I think you are not supposed to keep fish sauce in the fridge because the salts in it will crystallize. At least that's what my bottle of fish sauce says (safely living in the cabinet). My last bottle (which lived in the fridge) did get little crusty things around the top of the bottle, which I suppose were salt crystals. I don't know if it does anything to the flavor though.

I'm so making this tomorrow! I have the condiment issue as well. I managed to break my plastic guard only after having the refrigerator for 2 months......they should make those things sturdier!

I totally feel your condiment pain. My bottle of fish sauce says "refrigerate after opening", but also says that "salt crystals may form," so it sounds like it might be a discretionary thing? This recipe looks divine and perfect justification for having all of those exotic little Asian bottles around.

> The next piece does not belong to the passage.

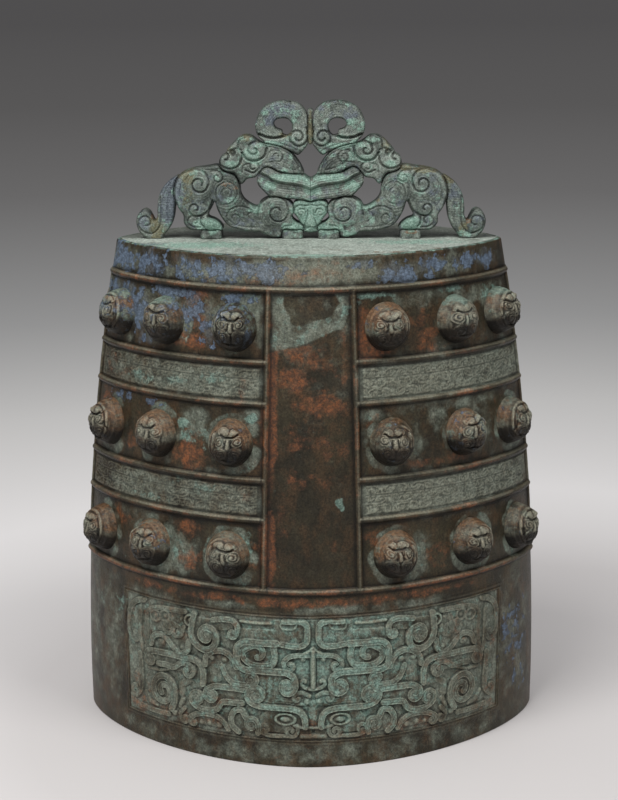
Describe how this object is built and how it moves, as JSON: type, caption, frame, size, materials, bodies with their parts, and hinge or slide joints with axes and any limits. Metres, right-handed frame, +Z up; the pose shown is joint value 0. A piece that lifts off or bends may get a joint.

I love simple hoisin sauces. They are so easy but so flavorful.

I'll be making this tomorrow night!

I'm wondering --could you marinate the chicken in the sauce and then get more flavor into the meat itself?

I make more or less this recipe all the time. My advice is to brine the chicken rather than marinate it, and put some of the glaze under the skin. I usually do it with a couple of bone-in, skin-on breasts rather than the whole chicken. I also usually just grill them, simply leaving them on the grill, meat side up, until done, but the oven works fine too.

I have the same "problem" with condiments. My fridge is like 50% condiments.

I made this tonight, in the crockpot. (Not as good, I know, but cooking with a newborn...you just got to adjust. ;-) I used chicken breasts and added a little oil to compensate. Even the two year old loved this!

Oh, this sounds good. Maybe we will try it tonight, use up the peanut sauce from the satay on the rice.

I found this on epicurious a couple years ago and have made it several times. It is simple and very good.